The curtain has come down on our 1987 Send a Kid to Camp fund-raising campaign. I wish I could report that a burst of checks accompanied the arrival of July 31, the campaign's last day. Unfortunaely, the end-of-campaign checks trickled rather than surged. Result: We have fallen about 8 percent short of the $220,000 goal we set at the beginning of the campaign, more than two months ago.
I've just finished firing up the adding machine one last time. It tells me that our grand total for '87 was $203,314.14.
But I am not about to rush out and buy stock in a crying towel company.
First reason: $203,314 is the best bottom line this campaign has ever achieved. That's saying plenty, because "ever" covers 40 summers.
Second reason: Every kid who expected to go to camp this summer under the Send a Kid to Camp program will get to go.
Even though we didn't reach our goal, we came close enough. We added the money you readers contributed to some reserves that are set aside to cover years like this one, when fund-raising falls short. There was enough in the till.
It would have been nice to have reached our goal. Perhaps we will do that a year from now. But reaching a goal is a lot less important than actual kids getting on actual buses and going to actual camp. All of those "actuals" happened -- and for that I'm very glad.
I'm also very, very thankful.
It's wonderful when more than 6,000 readers give their hard-earned money to help kids they don't even know and probably never will know.
It's wonderful that those readers give at a time of year when the checkbook can be dry, what with vacations to pay for.
It's wonderful that readers/donors place such a high value on the camping experience. In hundreds of letters that accompanied checks, readers said they gave because camp helps kids prepare for the future. When a child gets away from the environment he knows, when he tries new tasks, when he learns to get along with others, he is getting an education that will help him, and that will last, many readers said.

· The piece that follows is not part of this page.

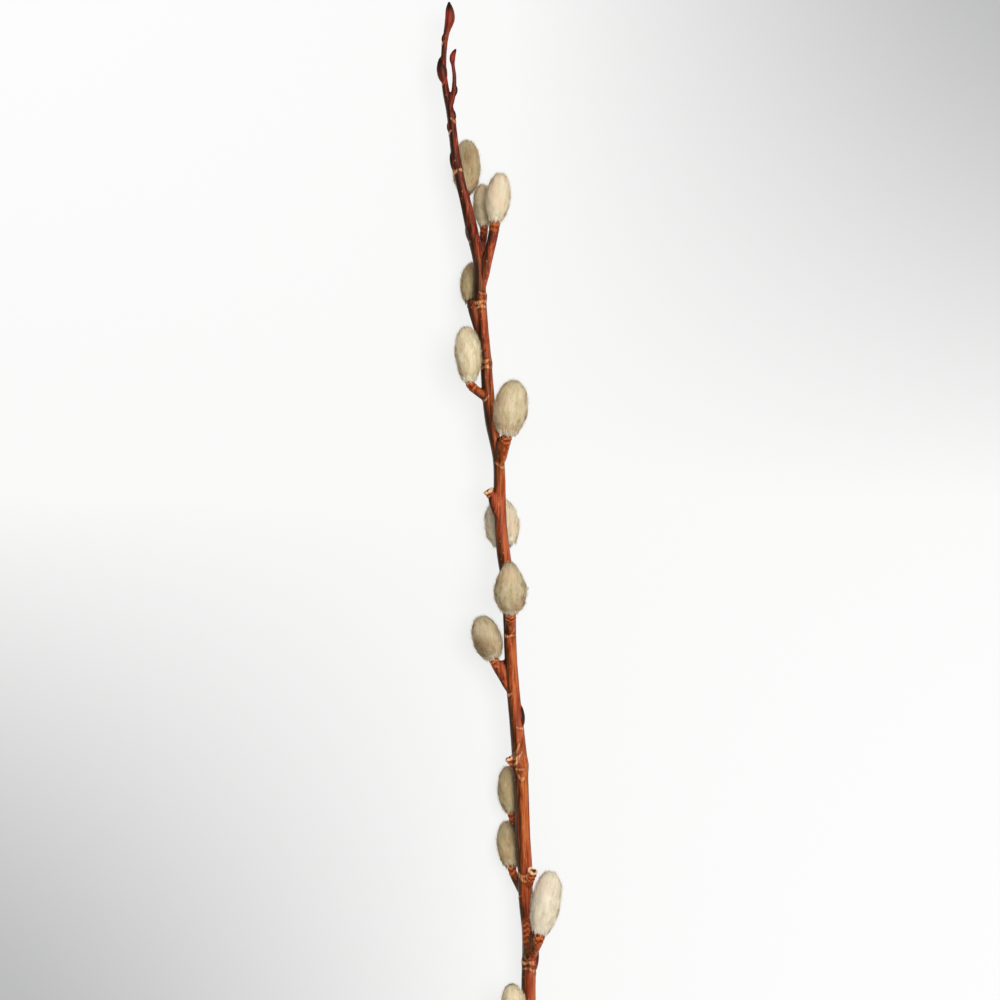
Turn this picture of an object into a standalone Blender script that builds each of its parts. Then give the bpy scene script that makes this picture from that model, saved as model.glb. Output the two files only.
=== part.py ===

And it's wonderful to see that community spirit is alive and well in Washington, D.C.
A lot of people think community spirit here is not only dead. They think it was never born.
A lot of people think that Oliver North, Jay Schroeder and whoever's ahead in the Iowa caucuses are the only people who count in this town.
A lot of people think that the Washington area is packed with transients, who are more concerned with Back Home than with Right Here.
By your generosity, you readers have shown that you disagree.
And so many of you disagreed in such personal, poignant ways.
Take Francis Ross of Bethesda, for example.
At the beginning of the summer, she broke her foot. When she wrote to me in July -- immobilized in bed -- she wasn't in the best of spirits.
"Six weeks of summer shot to %$&*+ 3/4 because of a split-second slip!" Francis moaned.
However, said our correspondent from the Land of Traction, "it made me feel better to know that just by reaching over to my checkbook, something good could happen for me, you and an unknown needy child."
Or take Rachel Newman of Hyattsville.
She is a junior at Notre Dame Academy. Her brother and sister go to camp, "and constantly talk about how much they enjoy it."
So Rachel sent a contribution, with the observation that "the second hole in my ear can wait until next week."
When you are a teen-aged girl, that, my friends, is sacrific.
Or take Margery L. Brillhart of Gaithersburg.
So many people think that Washington is a humorless, dronish place. The note with Margery's contribution put a dent in that cliche.
"In your column today", Margery wrote, "you said that 4300 would sponsor a 'whole' camper. I wish I could do that. Unfortunately, I can only afford to send about 7 percent of a child to camp.
"I hope his or her left foot has a very good time.'
I'm sure the foot had a ball, Margery. And I'm sure all of me did, too.
Send a Kid to Camp is a labor of love for this camper-turned-typist. I enjoy carting all those envelopes upstairs from the mailroom. I enjoy wearing out letter openers (two this year) so I can get a look inside. I enjoy watching the total swell. And I enjoy the feeling that I've helped readers help kids who can't help themselves.
I wish we'd done better in '87. But 92 percent of super is still pretty close to super.
Until next year! Thanks again to evey one of you who made a contribution. Twelve hundred kids are living, smiling, bug-bitten proof that your contributions were worth it.